§ **Aim**:
Begin with the first line of the entries below and reproduce each line exactly, ending with the line that holds "const leanFullness = 1.5;".

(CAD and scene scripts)
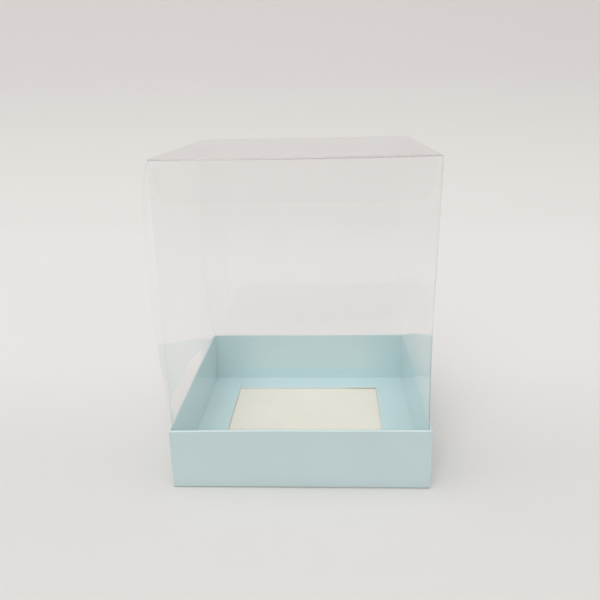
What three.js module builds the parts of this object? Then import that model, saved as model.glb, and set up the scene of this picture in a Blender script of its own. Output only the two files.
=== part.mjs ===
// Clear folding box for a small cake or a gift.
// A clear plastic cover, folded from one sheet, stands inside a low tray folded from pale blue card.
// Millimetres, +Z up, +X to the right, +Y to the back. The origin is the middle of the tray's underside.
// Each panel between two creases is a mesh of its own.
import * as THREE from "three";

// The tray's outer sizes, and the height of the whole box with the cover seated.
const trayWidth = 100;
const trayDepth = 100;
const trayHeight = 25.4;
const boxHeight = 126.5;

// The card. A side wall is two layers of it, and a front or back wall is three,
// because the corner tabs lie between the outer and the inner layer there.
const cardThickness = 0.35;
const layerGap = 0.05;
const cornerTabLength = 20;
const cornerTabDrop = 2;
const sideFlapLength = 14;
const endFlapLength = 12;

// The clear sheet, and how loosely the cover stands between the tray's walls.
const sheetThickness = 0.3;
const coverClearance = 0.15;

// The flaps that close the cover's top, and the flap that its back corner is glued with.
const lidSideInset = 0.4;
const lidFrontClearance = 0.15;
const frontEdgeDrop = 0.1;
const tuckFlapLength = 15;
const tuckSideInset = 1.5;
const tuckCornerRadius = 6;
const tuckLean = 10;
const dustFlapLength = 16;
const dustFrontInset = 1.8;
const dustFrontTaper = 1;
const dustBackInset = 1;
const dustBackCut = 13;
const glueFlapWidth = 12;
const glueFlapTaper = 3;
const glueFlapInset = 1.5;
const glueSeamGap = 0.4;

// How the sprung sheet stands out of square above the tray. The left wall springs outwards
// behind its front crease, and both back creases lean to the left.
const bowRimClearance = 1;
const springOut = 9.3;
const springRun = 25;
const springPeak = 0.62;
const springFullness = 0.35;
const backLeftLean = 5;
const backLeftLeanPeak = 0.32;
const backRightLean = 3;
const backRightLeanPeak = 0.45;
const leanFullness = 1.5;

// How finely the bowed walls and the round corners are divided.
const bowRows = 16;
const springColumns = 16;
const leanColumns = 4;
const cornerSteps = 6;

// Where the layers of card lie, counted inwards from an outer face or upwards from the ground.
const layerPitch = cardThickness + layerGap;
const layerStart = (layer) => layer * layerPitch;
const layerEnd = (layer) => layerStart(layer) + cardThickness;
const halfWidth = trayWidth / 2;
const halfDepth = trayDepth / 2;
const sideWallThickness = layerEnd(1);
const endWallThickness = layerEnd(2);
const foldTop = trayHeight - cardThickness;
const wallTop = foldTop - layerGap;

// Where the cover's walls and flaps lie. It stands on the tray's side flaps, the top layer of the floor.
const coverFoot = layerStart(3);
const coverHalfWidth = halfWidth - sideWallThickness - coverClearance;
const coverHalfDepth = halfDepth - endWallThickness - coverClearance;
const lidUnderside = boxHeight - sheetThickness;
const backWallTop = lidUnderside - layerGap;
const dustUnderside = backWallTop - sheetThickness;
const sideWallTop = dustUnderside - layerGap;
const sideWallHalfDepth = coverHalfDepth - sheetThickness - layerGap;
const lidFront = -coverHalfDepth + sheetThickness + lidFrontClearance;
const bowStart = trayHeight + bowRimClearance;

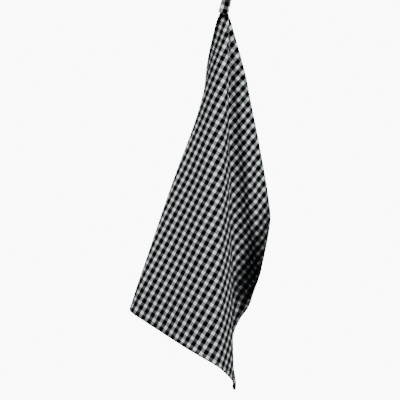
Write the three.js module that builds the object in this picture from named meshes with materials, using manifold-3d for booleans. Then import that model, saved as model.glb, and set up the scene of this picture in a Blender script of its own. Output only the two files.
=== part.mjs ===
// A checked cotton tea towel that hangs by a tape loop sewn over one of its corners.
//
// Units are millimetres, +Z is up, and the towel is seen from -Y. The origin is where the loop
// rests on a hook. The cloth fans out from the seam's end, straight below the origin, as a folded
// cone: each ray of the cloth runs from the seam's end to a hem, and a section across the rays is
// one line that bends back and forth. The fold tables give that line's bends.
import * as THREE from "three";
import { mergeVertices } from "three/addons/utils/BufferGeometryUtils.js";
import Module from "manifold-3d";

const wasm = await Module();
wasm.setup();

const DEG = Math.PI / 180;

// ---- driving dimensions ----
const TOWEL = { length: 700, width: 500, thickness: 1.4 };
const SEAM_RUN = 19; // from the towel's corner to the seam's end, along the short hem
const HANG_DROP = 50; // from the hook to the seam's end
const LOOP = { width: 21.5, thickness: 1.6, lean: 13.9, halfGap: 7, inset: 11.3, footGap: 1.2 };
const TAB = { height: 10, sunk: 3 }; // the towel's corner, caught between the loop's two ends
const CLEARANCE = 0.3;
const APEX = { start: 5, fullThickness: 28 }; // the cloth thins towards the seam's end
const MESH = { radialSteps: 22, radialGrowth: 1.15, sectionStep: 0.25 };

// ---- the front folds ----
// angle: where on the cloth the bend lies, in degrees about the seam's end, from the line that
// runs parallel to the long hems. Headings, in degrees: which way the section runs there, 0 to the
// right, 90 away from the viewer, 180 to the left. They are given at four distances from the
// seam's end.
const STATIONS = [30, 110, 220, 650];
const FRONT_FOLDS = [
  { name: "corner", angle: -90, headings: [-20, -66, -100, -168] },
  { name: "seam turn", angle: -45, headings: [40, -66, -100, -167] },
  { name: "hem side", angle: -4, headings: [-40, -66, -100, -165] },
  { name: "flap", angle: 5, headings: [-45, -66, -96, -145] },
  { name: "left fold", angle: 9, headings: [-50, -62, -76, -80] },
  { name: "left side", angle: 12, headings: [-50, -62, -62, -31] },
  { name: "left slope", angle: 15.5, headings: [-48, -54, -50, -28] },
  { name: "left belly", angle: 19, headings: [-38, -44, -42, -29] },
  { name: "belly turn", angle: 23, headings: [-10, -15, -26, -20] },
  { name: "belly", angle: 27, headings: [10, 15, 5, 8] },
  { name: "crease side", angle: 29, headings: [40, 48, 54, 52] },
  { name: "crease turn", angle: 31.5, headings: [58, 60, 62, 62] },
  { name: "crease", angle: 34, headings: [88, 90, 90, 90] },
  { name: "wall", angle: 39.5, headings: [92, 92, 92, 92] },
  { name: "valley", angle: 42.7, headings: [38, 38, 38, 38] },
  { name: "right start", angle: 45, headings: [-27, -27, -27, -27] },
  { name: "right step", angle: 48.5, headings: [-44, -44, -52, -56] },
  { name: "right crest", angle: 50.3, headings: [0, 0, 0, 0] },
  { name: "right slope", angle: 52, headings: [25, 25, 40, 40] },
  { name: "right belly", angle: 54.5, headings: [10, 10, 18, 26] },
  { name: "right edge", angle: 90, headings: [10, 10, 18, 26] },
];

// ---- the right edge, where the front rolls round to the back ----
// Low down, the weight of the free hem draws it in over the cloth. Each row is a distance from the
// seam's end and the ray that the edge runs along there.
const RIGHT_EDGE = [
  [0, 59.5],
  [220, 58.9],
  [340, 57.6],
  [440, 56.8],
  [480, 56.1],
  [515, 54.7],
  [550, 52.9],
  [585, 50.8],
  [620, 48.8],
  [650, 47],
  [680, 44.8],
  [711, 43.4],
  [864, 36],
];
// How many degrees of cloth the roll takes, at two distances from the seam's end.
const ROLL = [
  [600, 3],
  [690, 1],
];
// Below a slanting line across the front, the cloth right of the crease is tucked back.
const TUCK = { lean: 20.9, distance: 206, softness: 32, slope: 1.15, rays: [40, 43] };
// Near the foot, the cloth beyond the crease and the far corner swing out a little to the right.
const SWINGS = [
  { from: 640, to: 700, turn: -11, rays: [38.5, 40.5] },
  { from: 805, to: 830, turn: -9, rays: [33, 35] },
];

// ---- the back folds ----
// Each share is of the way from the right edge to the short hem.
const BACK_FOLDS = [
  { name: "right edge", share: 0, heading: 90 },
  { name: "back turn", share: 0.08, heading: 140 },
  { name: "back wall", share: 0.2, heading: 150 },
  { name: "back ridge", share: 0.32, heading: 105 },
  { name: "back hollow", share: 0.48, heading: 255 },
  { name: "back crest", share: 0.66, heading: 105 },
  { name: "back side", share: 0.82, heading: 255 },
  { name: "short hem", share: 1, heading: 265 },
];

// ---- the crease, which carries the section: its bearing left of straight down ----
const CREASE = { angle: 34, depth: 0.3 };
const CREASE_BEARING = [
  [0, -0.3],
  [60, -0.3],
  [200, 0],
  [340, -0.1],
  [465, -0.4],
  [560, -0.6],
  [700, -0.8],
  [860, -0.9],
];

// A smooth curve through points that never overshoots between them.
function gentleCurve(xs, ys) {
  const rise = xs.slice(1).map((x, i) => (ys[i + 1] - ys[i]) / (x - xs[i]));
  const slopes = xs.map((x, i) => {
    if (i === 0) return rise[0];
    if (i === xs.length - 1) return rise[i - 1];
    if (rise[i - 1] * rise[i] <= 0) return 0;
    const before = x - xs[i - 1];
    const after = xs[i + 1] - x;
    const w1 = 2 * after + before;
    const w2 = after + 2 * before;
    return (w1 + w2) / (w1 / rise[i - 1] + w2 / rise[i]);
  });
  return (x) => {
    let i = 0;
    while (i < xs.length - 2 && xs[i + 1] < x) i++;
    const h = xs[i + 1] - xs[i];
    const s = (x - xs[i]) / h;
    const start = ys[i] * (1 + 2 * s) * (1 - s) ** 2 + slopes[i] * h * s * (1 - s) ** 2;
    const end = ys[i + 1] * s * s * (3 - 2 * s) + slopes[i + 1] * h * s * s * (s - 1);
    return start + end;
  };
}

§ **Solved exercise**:
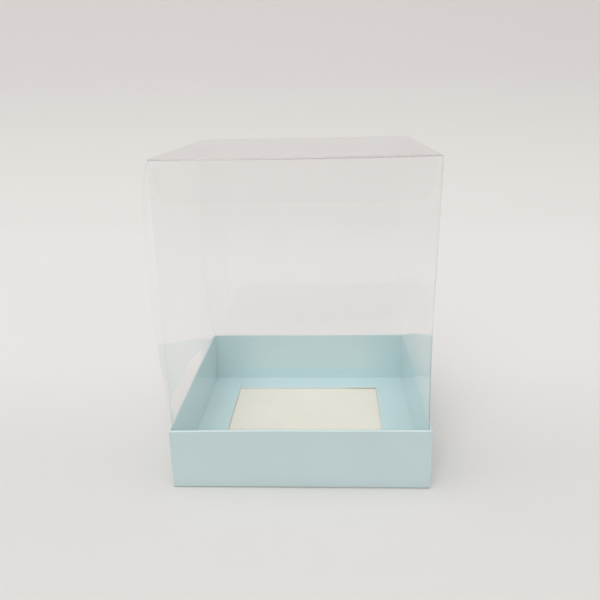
What three.js module builds the parts of this object? Then import that model, saved as model.glb, and set up the scene of this picture in a Blender script of its own. Output only the two files.
=== part.mjs ===
// Clear folding box for a small cake or a gift.
// A clear plastic cover, folded from one sheet, stands inside a low tray folded from pale blue card.
// Millimetres, +Z up, +X to the right, +Y to the back. The origin is the middle of the tray's underside.
// Each panel between two creases is a mesh of its own.
import * as THREE from "three";

// The tray's outer sizes, and the height of the whole box with the cover seated.
const trayWidth = 100;
const trayDepth = 100;
const trayHeight = 25.4;
const boxHeight = 126.5;

// The card. A side wall is two layers of it, and a front or back wall is three,
// because the corner tabs lie between the outer and the inner layer there.
const cardThickness = 0.35;
const layerGap = 0.05;
const cornerTabLength = 20;
const cornerTabDrop = 2;
const sideFlapLength = 14;
const endFlapLength = 12;

// The clear sheet, and how loosely the cover stands between the tray's walls.
const sheetThickness = 0.3;
const coverClearance = 0.15;

// The flaps that close the cover's top, and the flap that its back corner is glued with.
const lidSideInset = 0.4;
const lidFrontClearance = 0.15;
const frontEdgeDrop = 0.1;
const tuckFlapLength = 15;
const tuckSideInset = 1.5;
const tuckCornerRadius = 6;
const tuckLean = 10;
const dustFlapLength = 16;
const dustFrontInset = 1.8;
const dustFrontTaper = 1;
const dustBackInset = 1;
const dustBackCut = 13;
const glueFlapWidth = 12;
const glueFlapTaper = 3;
const glueFlapInset = 1.5;
const glueSeamGap = 0.4;

// How the sprung sheet stands out of square above the tray. The left wall springs outwards
// behind its front crease, and both back creases lean to the left.
const bowRimClearance = 1;
const springOut = 9.3;
const springRun = 25;
const springPeak = 0.62;
const springFullness = 0.35;
const backLeftLean = 5;
const backLeftLeanPeak = 0.32;
const backRightLean = 3;
const backRightLeanPeak = 0.45;
const leanFullness = 1.5;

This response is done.